Anthony Thomas, RB, Chicago: The "A-Train" went through an enormous sophomore slump before a finger injury landed him on injured reserve late in the season. Reports out of Chicago suggested the Bears were interested in taking a running back in April's Draft, which might indicate a lack of confidence in Thomas' abilities as a featured player. Thomas likely cost a ton to keep a year ago, which makes him even less appealing.
Javon Walker, WR, Green Bay: Walker's rookie numbers weren't impressive, but he did display the type of upside that makes him worthy of keeper consideration. If Green Bay decides to release Terry Glenn, which has been rumored, Walker could emerge as Green Bay's No. 2 receiver alongside Donald Driver. If nothing else, Walker is a player for Fantasy owners to keep a close eye on in 2003.
Kurt Warner, QB, St. Louis: Warner was easily the biggest bust from a Fantasy perspective in 2002. Injuries cost Warner much of the season, but he was very subpar even when he was "healthy." Warner was recently given a clean bill of health, but he will likely have to compete with Marc Bulger for the starting job. Fantasy owners paid through the nose for Warner's services, and he won't be worth keeping at such a high price entering next season.
Jonathan Wells, RB, Houston: The injury to McGahee reportedly threw a monkey wrench into Houston's entire draft strategy. The Texans were looking at selecting McGahee with the third pick in April's Draft, but they might now decide to trade down and go after an offensive lineman, possibly Stanford's Kwame Harris. In any event, the desire to select McGahee suggests a lack of confidence in Wells, who did very little to prove he can be a productive running back at the NFL level.

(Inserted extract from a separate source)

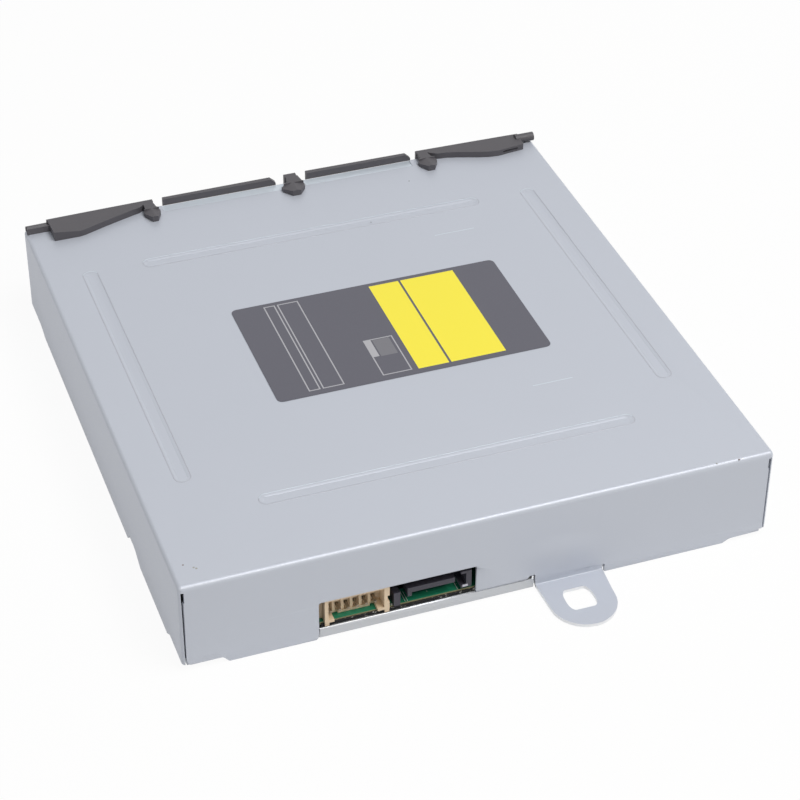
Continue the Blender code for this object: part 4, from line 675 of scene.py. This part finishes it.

Amos Zereoue, RB, Pittsburgh: Reports out of Pittsburgh suggest that Jerome Bettis might be released due to his health and for salary cap purposes. Even if the "Bus" is retained, it will be tough for coach Bill Cowher to ignore the impact Zereoue made for his team in 2002. His durability might be a question, but Zereoue's upside makes him a good keeper candidate.
Michael Nichols: I have to decide between Tony Gonzalez and Todd Heap at tight end and Peerless Price and Laveranues Coles at wide receiver in a keeper league. Who do you like going forward?
M.F.: Gonzalez might still be considered the best tight end in the league, but Heap has much more upside and is a bigger part of his team's offense. Price is more attractive than Coles from a keeper standpoint, but his value depends on whether he stays in Buffalo or tests the free agent market during the offseason.
Larry Jennings: What is the situation with Stephen Davis? Is it worth keeping him if Washington releases him?
M.F.: The Redskins are expected to release Davis in late February because of his hefty salary and a power-running style that conflicts with coach Steve Spurrier's offense. Several teams, including Dallas, Tampa Bay and New England, are reportedly interested in Davis. It would be shocking if he isn't a featured back next season, so keeping him at a reasonable price is advised.